Eureka, California, with more than 45,000 people, is the largest coastal city between San Francisco and Portland. (Photo: Jan Kronsell / Creative Commons)
Fans of the Syfy Channel's long-running "Eureka" series looking to recreate a bit of the show's small town magic would do well to plan a trip to Eureka, California.
Containing hundreds of mid-to-late-19th-century Victorian homes, the entire city is designated a state historic landmark. In addition to a Mediterranean climate, visitors can also enjoy Eureka's open markets, dozens of local art galleries, and the Sequoia Park Zoo; the oldest in California.
Besides science fiction, Eureka is also the inspiration behind the fictional town of "Duckburg" featured heavily in the beloved Disney cartoon series "Ducktales."
"I won't bother to say precisely where I situated Duckburg and Calisota on America's west coast..." American comic writer Don Rosa said in the book "The Life and Times of Scrooge McDuck." "But if you get out a good map and compare the coastline, you'll see that I stuck the old gold-prospector's adopted hometown directly across the bay from a very appropriately named actual city."
Castle Rock, Colorado
Castle Rock, Colorado, is named after the large, castle tower-shaped butte near the center of town. (Photo: Kent Kanouse / Flickr)
While the fictional town of Castle Rock, Maine, features heavily in many of American author Stephen King's horror novels, the real version is actually much less frightening.
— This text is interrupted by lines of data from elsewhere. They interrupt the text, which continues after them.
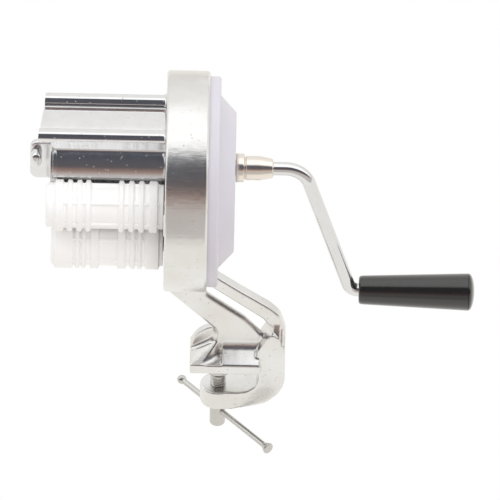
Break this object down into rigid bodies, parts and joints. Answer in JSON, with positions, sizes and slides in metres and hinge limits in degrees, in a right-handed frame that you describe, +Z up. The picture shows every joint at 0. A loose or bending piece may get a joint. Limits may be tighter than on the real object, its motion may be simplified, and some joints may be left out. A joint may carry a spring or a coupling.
{
  "type": "clamp-on roller grater",
  "caption": "Hand-cranked kitchen roller machine with a cast clamp frame, a gear housing, a roller hood, ribbed rollers and a bent crank with a spinning grip.",
  "frame": {"origin": "on the clamp screw axis, on the underside of the upper jaw that rests on the table", "axes": "+X along the shafts towards the crank handle, +Y away from the operator, +Z up"},
  "size_m": [0.2305, 0.114, 0.2173],
  "materials": {
    "cast_aluminium": "cast, brushed and polished",
    "bright_aluminium": "cast and polished, lightly pitted",
    "lilac_plastic": "moulded, pale lilac, satin",
    "white_plastic": "moulded, white, satin",
    "black_plastic": "moulded, glossy black",
    "nickel": "nickel plated",
    "chrome": "chrome plated",
    "zinc_steel": "zinc plated",
    "gear_steel": "cut and oiled",
    "bronze": "sintered bronze"
  },
  "bodies": {
    "frame": {"clamp_frame": "cast_aluminium", "roller_hood": "bright_aluminium", "hood_pin": "bright_aluminium", "hood_screws": "zinc_steel", "gear_cover": "lilac_plastic", "cover_screws": "zinc_steel", "front_bush": "bronze", "rear_bush": "bronze", "upper_bush": "bronze", "lower_bush": "bronze"},
    "crank": {"crank_shaft": "zinc_steel", "crank_gear": "gear_steel", "crank_key": "zinc_steel", "gear_clip": "zinc_steel", "crank_collar": "nickel", "crank_hub": "nickel", "hub_pins": "zinc_steel", "crank_rod": "chrome", "grip_washer": "zinc_steel", "grip_screw": "zinc_steel"},
    "grip": {"grip": "black_plastic", "grip_cap": "black_plastic"},
    "upper_roller": {"upper_roller": "white_plastic", "upper_shaft": "zinc_steel", "upper_pinion": "gear_steel", "upper_key": "zinc_steel", "upper_clip": "zinc_steel", "upper_screw": "zinc_steel"},
    "lower_roller": {"lower_roller": "white_plastic", "lower_shaft": "zinc_steel", "lower_pinion": "gear_steel", "drive_pinion": "gear_steel", "lower_key": "zinc_steel", "lower_clip": "zinc_steel", "lower_screw": "zinc_steel"},
    "pad": {"pressure_pad": "zinc_steel"},
    "screw": {"clamp_screw": "zinc_steel"},
    "bar": {"t_bar": "zinc_steel"}
  },
  "joints": [
    {"name": "crank_turn", "type": "hinge", "parent": "frame", "child": "crank", "pos_m": [-0.0179, 0, 0.1273], "axis": [1, 0, 0], "continuous": true},
    {"name": "lower_turn", "type": "hinge", "parent": "frame", "child": "lower_roller", "pos_m": [-0.0179, -0.0196, 0.09186], "axis": [1, 0, 0], "continuous": true},
    {"name": "upper_turn", "type": "hinge", "parent": "frame", "child": "upper_roller", "pos_m": [-0.0179, -0.0228, 0.11867], "axis": [1, 0, 0], "continuous": true},
    {"name": "grip_spin", "type": "hinge", "parent": "crank", "child": "grip", "pos_m": [0.0921, 0, 0.0481], "axis": [1, 0, 0], "continuous": true},
    {"name": "clamp_travel", "type": "slide", "parent": "frame", "child": "pad", "axis": [0, 0, 1], "range_m": [-0.007, 0.0025]},
    {"name": "screw_turn", "type": "hinge", "parent": "pad", "child": "screw", "pos_m": [0, 0, -0.01], "axis": [0, 0, 1], "range_deg": [-2020, 725]},
    {"name": "bar_slide", "type": "slide", "parent": "screw", "child": "bar", "axis": [0.6388, -0.7694, 0], "range_m": [-0.034, 0.0225]}
  ],
  "couplings": [
    {"joint": "lower_turn", "follows": "crank_turn", "ratio": -2.8571},
    {"joint": "upper_turn", "follows": "crank_turn", "ratio": 2.8571},
    {"joint": "screw_turn", "follows": "clamp_travel", "rad_per_m": 5026.5}
  ]
}
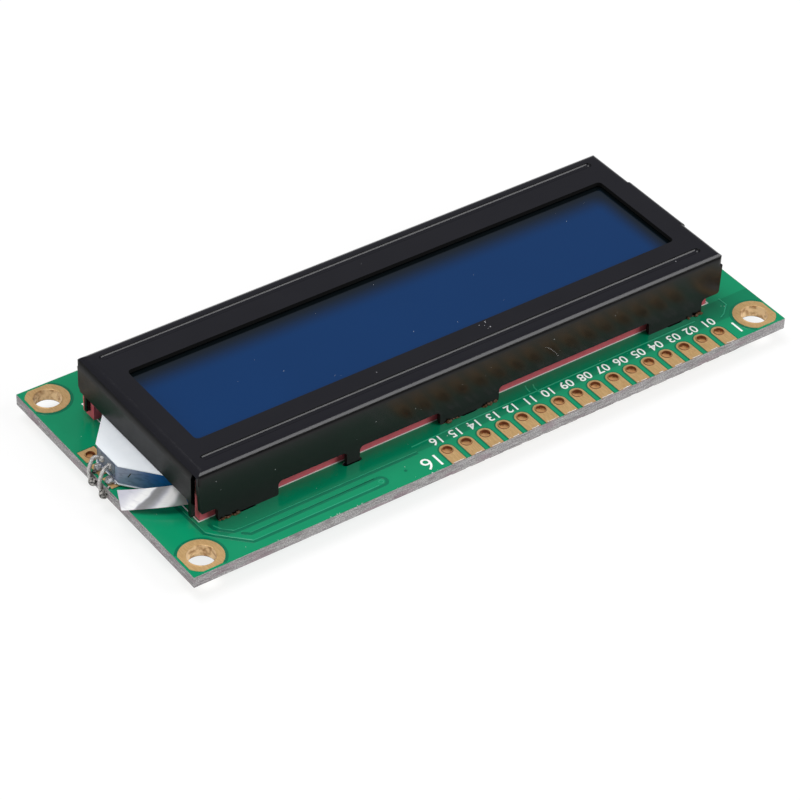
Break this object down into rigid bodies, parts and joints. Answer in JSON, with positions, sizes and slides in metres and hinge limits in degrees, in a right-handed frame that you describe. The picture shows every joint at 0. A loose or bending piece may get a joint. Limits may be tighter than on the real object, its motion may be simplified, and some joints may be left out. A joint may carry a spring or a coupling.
{
  "type": "character lcd module",
  "caption": "Character LCD module: a printed board with corner mounting holes and a header row, carrying a blue display in a black stamped steel bezel with an edge-lit backlight.",
  "frame": {"origin": "centre of the four mounting holes, on the rear face of the board", "axes": "+X along the lines of text towards the backlight's tongue, +Y up the screen towards the header row, +Z out of the screen"},
  "size_m": [0.0807, 0.036, 0.0104],
  "materials": {
    "board": "gloss solder mask over glass-fibre laminate",
    "gold_plating": "gold plated copper",
    "bezel_paint": "black satin over steel",
    "cell_glass": "polished",
    "adhesive": "matte resin",
    "display_film": "gloss blue polarizing film",
    "rear_film": "gloss",
    "pink_elastomer": "matte silicone",
    "clear_guide": "clear moulded acrylic",
    "white_film": "matte white",
    "silver_foil": "silvered film",
    "lamp_body": "white moulding",
    "tin": "tinned",
    "black_resin": "satin epoxy",
    "black_ceramic": "glazed",
    "tan_ceramic": "matte"
  },
  "bodies": {
    "root": {"pcb": "board", "mounting_pads": "gold_plating", "header_pads": "gold_plating", "backlight_pads": "gold_plating", "bezel": "bezel_paint", "front_glass": "cell_glass", "rear_glass": "cell_glass", "cell_seal": "adhesive", "fill_port_plug": "adhesive", "front_polarizer": "display_film", "rear_polarizer": "rear_film", "elastomer_strip_front": "pink_elastomer", "elastomer_strip_header": "pink_elastomer", "light_guide": "clear_guide", "diffuser_sheet": "white_film", "tongue_film": "white_film", "bottom_reflector": "white_film", "backlight_tape": "adhesive", "side_foil": "silver_foil", "backlight_led": "lamp_body", "led_terminals": "tin", "led_lead_1": "tin", "led_lead_2": "tin", "lead_joints": "tin", "controller_dome": "black_resin", "driver_dome": "black_resin", "chip_resistors": "black_ceramic", "chip_capacitors": "tan_ceramic", "chip_end_caps": "tin"}
  },
  "joints": []
}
Located within the Colorado foothills, Castle Rock is a town of just over 55,000 people so-named for the giant, castle tower-shaped butte near the center of town.
Unlike the creepy, supernatural events that take place in King's Castle Rock, the town in Colorado is regularly listed as one of the best places to live in the United States. In 2014, Money magazine ranked it No. 4 in its annual "Best" rankings, citing the region's happy populace, attractive natural area, low traffic and high community spirit.
Star City, Russia
Star City is the official home of the country's cosmonaut training center. (Photo: NASA / Flickr)
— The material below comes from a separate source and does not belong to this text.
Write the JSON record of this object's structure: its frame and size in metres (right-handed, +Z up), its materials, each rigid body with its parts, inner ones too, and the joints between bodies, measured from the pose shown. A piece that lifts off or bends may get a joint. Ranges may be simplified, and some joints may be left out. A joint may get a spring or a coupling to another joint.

The hometown of the superhero Green Arrow, Star City outside of the world of comics refers to a Russian military township that today hosts the Yuri Gagarin Cosmonaut Training Center. Since the dawn of spaceflight, the company town of some 6,000 people has helped train more than 120 crews for various Russian spacecraft and space station missions. In recent decades, the center has also been instrumental in the training of dozens of American, Japanese, and Chinese astronauts and even a few space tourists.
"Part of what I experienced was unique – possibly only to Star City," American former astronaut Richard Garriott told AirSpaceMag. "But the vibe you got was ‘Someone you know is in space.’ It’s part of everyday life. It’s continuous. It’s a very meaningful way to deal with this hazardous way of life."
Gotham, Nottinghamshire, U.K.
The village of Gotham in the U.K. has a population of less than 2,000 people. (Photo: Andy / Flickr)
If Batman ever wanted to retire to a more idyllic Gotham than the dark and depressing urban version realized in the DC Comics, the U.K. version in Nottinghamshire would certainly be worth plugging into the Batwing's GPS.
Interestingly, Gotham's history actually inspired the nickname given to New York City by American writer Washington Irving in 1807. Legend has it that in the 12th century, Gotham was chosen by England's King John to have a Royal Highway built through its center. Not thrilled with then having the task of maintaining this road, the villagers all pretended to be mad during an inspection of the route by King John's knights. Because madness at the time was believed to be contagious, the Royal Highway was rerouted around the town.
Inspired by the tale, Irving mocked the people of NYC in his "Salmagundi" periodical by comparing them to a sleepy village where all the people pretended to be crazy. The nickname has stuck ever since.